Directions: Give back, unchanged, the line with "Write part 2", the line with "head_sheet_top, head_holes(head_board_top, head_sheet_top))", and every line between them, and no other line.

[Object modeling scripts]
┌──

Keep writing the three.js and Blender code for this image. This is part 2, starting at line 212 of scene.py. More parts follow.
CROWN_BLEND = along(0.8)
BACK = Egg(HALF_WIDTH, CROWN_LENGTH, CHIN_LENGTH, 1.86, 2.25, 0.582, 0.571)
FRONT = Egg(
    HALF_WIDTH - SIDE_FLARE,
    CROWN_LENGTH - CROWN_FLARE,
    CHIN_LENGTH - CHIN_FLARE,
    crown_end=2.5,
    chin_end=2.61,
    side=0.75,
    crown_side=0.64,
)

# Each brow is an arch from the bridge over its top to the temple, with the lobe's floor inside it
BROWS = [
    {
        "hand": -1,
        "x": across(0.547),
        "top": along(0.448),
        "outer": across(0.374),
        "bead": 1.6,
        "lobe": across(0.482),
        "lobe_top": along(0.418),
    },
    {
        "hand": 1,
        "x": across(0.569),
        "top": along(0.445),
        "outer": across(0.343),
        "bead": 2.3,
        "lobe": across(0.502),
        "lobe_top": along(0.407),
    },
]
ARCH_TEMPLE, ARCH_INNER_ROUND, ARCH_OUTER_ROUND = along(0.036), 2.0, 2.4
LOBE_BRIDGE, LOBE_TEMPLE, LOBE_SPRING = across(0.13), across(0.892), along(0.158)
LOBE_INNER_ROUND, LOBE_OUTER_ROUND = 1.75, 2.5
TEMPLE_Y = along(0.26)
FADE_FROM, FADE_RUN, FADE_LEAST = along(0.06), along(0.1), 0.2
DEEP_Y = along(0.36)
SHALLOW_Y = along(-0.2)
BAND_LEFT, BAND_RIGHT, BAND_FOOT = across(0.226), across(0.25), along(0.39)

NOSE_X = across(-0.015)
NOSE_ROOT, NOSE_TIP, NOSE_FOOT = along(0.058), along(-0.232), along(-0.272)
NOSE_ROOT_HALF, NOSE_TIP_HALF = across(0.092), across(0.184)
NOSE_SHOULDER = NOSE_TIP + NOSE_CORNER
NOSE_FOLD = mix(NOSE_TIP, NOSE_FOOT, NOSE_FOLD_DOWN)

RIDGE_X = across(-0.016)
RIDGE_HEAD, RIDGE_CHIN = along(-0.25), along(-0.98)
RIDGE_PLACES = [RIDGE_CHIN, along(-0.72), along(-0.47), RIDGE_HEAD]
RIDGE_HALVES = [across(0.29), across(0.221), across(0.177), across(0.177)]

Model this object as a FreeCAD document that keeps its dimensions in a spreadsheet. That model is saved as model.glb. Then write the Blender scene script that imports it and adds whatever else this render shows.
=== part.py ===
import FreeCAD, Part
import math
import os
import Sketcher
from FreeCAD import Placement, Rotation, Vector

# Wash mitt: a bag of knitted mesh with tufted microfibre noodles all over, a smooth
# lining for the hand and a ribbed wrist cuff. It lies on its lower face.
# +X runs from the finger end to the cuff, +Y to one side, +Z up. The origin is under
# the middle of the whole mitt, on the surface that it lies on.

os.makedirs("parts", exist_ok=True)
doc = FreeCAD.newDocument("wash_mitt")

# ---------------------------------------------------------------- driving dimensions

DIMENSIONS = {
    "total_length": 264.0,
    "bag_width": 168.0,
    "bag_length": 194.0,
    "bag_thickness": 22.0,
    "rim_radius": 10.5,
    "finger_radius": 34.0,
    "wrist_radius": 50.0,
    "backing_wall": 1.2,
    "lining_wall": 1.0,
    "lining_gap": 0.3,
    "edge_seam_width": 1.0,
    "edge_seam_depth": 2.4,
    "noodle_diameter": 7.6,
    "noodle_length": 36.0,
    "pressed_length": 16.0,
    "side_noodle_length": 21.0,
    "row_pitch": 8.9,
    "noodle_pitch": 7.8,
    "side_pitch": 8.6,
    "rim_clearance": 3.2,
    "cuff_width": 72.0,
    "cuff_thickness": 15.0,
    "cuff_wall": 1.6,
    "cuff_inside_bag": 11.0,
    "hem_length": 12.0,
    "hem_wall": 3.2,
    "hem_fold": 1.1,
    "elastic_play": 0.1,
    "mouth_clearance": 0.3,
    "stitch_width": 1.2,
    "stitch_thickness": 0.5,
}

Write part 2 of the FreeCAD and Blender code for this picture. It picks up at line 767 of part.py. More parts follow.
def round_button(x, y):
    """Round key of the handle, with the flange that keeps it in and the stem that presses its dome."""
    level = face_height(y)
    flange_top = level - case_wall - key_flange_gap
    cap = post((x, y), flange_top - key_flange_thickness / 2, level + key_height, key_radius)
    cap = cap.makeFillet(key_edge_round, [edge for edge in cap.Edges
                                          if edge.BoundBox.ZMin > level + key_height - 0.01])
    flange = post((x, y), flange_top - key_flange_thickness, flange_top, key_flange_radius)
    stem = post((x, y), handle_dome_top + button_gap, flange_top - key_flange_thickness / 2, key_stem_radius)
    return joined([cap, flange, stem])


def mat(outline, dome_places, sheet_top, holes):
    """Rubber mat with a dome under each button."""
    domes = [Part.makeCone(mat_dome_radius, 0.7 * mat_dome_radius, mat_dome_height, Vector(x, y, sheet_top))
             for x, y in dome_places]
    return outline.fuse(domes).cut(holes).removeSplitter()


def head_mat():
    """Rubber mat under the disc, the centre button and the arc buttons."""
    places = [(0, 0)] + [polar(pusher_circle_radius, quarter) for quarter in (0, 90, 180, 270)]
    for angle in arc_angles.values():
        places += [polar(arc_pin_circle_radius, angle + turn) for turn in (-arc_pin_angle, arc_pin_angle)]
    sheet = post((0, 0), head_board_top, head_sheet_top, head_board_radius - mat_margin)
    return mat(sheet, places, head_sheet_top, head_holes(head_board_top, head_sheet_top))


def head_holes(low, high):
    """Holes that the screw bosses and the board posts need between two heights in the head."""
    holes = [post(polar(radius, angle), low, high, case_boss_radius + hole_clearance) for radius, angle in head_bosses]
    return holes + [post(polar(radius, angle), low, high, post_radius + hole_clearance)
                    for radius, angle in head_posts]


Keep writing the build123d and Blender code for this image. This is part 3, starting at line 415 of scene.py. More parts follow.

└──

Exercise solution:
Write part 2 of the FreeCAD and Blender code for this picture. It picks up at line 767 of part.py. More parts follow.
def round_button(x, y):
    """Round key of the handle, with the flange that keeps it in and the stem that presses its dome."""
    level = face_height(y)
    flange_top = level - case_wall - key_flange_gap
    cap = post((x, y), flange_top - key_flange_thickness / 2, level + key_height, key_radius)
    cap = cap.makeFillet(key_edge_round, [edge for edge in cap.Edges
                                          if edge.BoundBox.ZMin > level + key_height - 0.01])
    flange = post((x, y), flange_top - key_flange_thickness, flange_top, key_flange_radius)
    stem = post((x, y), handle_dome_top + button_gap, flange_top - key_flange_thickness / 2, key_stem_radius)
    return joined([cap, flange, stem])


def mat(outline, dome_places, sheet_top, holes):
    """Rubber mat with a dome under each button."""
    domes = [Part.makeCone(mat_dome_radius, 0.7 * mat_dome_radius, mat_dome_height, Vector(x, y, sheet_top))
             for x, y in dome_places]
    return outline.fuse(domes).cut(holes).removeSplitter()


def head_mat():
    """Rubber mat under the disc, the centre button and the arc buttons."""
    places = [(0, 0)] + [polar(pusher_circle_radius, quarter) for quarter in (0, 90, 180, 270)]
    for angle in arc_angles.values():
        places += [polar(arc_pin_circle_radius, angle + turn) for turn in (-arc_pin_angle, arc_pin_angle)]
    sheet = post((0, 0), head_board_top, head_sheet_top, head_board_radius - mat_margin)
    return mat(sheet, places, head_sheet_top, head_holes(head_board_top, head_sheet_top))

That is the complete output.